There’s even a running gag about the villagers who warned them — those smug, “We told you so” looks hit harder than any ghost attack.
The Themes: Fear, Faith, and Frequency
Underneath the ghostly chaos, 0.0 MHz hums with deeper meaning. The idea of brainwaves syncing with death isn’t just a plot gimmick — it’s a metaphor for detachment, for losing one’s connection to reality.
The characters, in their pursuit of proof, literally tune themselves to oblivion. It’s a sharp commentary on obsession — scientific, spiritual, or otherwise.
There’s also a distinctly Korean layer to the horror — the intersection of ancient shamanism and modern science, tradition and technology, belief and skepticism. The ghost isn’t just a supernatural menace; she’s the embodiment of what happens when the old world refuses to be buried by the new.
The Ending: Static Never Sounded So Good
By the film’s climax, all hell has broken loose (in a tastefully minimalist way).
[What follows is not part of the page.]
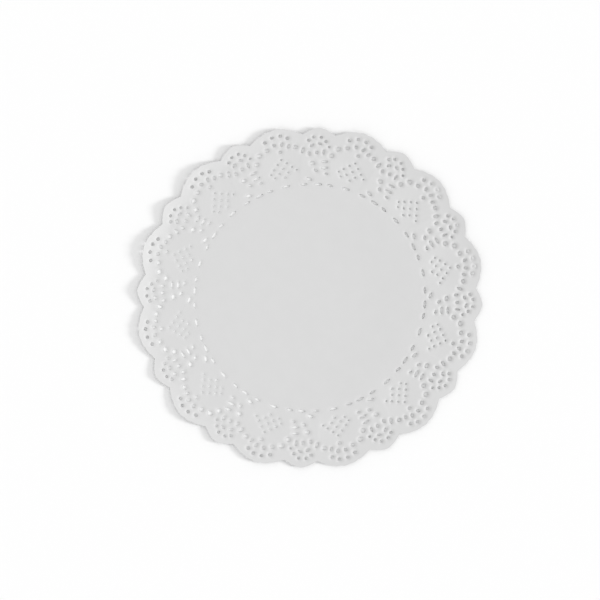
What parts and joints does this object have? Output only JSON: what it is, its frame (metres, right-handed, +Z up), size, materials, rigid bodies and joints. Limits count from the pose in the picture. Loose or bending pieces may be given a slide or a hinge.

The haunting reaches its peak, the cursed house practically hums with malevolence, and the surviving characters have to confront the reality that the only way to stop the ghost is to face her — or, in true horror logic, make everything worse.
Without spoiling too much, the ending leaves you with that eerie satisfaction only good ghost stories provide: closure that isn’t quite closure. The frequency drops, the static fades, and you’re left wondering whether you just watched a scientific experiment or a slow-motion exorcism.
Final Verdict: Haunted by Logic, Saved by Style
0.0 MHz is a rare beast — a horror film that’s equal parts creepy, clever, and darkly funny. It takes the well-worn haunted house setup and injects it with new life (and a few ghostly radio signals).
It’s beautifully shot, quietly unsettling, and anchored by solid performances — particularly Jung Eun-ji’s understated terror and Choi Yoon-young’s rational panic.
Yes, the plot occasionally wobbles between “psychological thriller” and “Ghostbusters with depression,” but that’s part of its charm.
Rating: 5 out of 5 malfunctioning EEG monitors.
Because in 0.0 MHz, when the brain hits zero, the fear frequency goes all the way to eleven.